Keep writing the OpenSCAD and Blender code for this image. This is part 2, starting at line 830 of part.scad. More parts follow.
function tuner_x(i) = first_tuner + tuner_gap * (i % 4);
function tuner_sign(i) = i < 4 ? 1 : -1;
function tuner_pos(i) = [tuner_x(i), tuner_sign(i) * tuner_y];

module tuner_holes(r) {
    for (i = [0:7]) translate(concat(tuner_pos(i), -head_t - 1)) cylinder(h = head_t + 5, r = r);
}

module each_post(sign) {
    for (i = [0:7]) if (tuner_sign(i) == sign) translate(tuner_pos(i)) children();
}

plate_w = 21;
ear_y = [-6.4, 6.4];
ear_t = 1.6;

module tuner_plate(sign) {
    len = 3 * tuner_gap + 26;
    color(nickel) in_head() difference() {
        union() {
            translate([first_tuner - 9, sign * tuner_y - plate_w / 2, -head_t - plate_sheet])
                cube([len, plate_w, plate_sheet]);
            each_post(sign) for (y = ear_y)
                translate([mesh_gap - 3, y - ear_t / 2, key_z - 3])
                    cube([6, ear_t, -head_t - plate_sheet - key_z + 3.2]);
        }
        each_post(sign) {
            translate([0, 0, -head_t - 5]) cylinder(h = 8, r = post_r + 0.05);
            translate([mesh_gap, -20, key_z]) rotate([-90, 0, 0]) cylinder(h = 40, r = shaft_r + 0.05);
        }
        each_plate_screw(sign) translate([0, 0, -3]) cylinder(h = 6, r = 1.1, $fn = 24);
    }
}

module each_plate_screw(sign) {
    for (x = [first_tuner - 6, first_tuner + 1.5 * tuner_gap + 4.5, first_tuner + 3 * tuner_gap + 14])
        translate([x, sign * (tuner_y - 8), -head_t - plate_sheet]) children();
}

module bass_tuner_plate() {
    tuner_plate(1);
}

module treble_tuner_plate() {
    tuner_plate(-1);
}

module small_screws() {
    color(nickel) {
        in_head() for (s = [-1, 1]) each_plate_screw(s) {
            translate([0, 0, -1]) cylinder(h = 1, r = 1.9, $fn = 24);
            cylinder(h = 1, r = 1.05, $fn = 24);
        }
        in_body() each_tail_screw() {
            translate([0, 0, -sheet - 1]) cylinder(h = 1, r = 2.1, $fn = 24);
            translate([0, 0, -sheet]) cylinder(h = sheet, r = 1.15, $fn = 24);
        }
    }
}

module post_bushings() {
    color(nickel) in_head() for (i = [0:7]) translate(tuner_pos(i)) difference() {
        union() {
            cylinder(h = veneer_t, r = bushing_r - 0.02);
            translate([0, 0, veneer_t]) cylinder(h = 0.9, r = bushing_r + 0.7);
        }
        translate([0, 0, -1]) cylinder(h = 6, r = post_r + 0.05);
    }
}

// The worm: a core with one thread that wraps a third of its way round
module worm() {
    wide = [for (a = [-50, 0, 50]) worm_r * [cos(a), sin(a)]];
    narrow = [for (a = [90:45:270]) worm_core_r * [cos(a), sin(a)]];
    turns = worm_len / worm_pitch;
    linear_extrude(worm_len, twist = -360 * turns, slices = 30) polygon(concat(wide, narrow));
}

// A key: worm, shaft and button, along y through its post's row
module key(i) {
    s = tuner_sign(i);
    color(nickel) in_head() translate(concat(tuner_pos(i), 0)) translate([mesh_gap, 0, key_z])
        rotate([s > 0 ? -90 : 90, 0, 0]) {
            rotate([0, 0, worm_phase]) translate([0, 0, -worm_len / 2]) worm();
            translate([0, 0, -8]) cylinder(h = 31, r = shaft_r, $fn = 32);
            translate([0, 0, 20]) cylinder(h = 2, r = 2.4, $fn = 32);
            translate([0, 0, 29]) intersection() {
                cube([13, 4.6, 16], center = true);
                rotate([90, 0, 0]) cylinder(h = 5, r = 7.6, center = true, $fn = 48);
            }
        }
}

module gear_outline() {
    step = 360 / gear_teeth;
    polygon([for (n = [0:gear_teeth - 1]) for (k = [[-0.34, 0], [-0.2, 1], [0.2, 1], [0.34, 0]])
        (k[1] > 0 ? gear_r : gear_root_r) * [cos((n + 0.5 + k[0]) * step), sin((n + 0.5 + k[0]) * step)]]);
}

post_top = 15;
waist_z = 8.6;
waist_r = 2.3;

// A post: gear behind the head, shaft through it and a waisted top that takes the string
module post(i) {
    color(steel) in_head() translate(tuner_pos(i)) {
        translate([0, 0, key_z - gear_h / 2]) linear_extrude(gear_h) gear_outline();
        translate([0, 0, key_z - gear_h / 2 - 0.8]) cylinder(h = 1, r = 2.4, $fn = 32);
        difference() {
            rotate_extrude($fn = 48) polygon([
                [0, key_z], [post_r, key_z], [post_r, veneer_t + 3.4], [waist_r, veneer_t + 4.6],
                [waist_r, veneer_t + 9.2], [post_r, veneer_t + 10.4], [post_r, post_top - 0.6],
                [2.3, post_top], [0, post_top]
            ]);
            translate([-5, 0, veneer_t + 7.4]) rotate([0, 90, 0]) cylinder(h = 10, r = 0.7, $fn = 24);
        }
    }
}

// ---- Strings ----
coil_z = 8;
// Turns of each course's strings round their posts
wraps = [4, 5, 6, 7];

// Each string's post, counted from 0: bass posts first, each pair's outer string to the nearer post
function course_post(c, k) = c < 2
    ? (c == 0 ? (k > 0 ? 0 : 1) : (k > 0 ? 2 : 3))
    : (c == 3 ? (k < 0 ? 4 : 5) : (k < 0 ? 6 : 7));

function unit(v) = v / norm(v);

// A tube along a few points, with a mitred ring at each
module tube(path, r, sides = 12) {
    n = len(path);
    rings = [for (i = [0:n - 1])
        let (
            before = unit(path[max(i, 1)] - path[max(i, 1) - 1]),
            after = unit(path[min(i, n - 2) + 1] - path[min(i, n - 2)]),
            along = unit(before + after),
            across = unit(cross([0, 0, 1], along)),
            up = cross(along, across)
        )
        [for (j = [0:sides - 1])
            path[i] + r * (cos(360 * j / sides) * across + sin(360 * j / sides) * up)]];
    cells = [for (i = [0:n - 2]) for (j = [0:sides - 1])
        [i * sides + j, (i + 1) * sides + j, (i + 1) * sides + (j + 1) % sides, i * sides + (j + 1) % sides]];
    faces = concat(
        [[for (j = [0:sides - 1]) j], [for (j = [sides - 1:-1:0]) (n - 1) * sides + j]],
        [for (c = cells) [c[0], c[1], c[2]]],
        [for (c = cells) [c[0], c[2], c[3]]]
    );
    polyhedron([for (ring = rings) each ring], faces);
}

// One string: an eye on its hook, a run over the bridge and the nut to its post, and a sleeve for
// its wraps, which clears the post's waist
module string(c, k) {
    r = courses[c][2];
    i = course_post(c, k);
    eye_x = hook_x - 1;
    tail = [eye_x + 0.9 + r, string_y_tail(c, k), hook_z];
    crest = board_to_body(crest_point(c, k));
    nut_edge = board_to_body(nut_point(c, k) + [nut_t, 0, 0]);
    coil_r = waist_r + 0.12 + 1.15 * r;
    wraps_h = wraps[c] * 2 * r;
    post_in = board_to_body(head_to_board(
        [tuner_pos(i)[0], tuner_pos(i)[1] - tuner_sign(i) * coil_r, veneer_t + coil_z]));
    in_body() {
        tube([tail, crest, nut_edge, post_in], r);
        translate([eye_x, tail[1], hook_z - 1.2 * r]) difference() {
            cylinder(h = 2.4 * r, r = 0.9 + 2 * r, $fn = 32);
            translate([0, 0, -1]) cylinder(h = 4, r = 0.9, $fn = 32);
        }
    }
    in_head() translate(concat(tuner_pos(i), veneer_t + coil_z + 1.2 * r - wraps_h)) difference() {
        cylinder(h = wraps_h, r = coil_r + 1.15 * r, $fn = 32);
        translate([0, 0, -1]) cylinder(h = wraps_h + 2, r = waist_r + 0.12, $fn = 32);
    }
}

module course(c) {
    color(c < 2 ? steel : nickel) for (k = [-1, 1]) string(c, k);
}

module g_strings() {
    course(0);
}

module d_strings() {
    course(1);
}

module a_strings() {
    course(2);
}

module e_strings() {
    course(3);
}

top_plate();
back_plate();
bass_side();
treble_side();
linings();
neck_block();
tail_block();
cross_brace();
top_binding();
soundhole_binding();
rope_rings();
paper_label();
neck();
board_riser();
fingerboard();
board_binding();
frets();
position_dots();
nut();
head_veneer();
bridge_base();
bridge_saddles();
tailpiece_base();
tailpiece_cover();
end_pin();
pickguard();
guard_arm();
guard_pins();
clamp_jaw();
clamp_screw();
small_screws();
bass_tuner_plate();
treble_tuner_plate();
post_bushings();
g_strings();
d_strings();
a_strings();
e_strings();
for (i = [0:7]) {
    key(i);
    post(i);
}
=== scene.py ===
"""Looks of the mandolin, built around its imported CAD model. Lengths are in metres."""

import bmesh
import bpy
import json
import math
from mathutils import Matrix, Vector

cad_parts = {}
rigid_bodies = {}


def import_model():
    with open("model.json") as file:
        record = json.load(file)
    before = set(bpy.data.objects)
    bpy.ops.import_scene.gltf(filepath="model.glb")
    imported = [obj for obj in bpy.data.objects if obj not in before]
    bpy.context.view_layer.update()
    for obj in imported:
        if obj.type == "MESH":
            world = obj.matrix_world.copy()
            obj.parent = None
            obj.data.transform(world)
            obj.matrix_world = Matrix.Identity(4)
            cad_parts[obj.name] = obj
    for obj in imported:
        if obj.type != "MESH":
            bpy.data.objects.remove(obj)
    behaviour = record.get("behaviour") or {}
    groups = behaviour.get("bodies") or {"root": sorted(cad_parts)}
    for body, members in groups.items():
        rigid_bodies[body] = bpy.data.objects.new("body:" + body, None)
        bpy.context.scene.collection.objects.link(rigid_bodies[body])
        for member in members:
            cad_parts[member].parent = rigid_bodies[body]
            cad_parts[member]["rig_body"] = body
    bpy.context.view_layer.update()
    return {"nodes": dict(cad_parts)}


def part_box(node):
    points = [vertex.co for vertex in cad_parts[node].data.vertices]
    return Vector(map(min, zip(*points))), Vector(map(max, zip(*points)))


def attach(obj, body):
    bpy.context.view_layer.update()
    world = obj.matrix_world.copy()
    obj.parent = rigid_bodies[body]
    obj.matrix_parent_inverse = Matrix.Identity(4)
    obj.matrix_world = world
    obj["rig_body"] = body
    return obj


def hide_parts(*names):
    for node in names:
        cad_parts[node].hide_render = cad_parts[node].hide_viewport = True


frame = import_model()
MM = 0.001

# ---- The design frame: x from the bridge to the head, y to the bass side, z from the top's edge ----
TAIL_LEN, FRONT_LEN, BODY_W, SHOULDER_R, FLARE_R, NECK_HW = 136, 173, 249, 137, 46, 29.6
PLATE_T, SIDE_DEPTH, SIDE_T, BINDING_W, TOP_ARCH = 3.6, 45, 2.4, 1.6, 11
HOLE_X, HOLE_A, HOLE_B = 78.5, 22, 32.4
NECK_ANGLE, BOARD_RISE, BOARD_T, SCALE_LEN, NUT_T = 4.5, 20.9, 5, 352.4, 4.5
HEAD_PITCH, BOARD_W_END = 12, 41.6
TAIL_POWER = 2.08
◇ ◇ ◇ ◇
**Exercise objective**
With the first line being the one containing "imported = [obj" and the last line the one containing "cad_parts[obj.name] = obj", transcribe exactly the lines above that fall in that range.

**Result for this task**
    imported = [obj for obj in bpy.data.objects if obj not in before]
    bpy.context.view_layer.update()
    for obj in imported:
        if obj.type == "MESH":
            world = obj.matrix_world.copy()
            obj.parent = None
            obj.data.transform(world)
            obj.matrix_world = Matrix.Identity(4)
            cad_parts[obj.name] = obj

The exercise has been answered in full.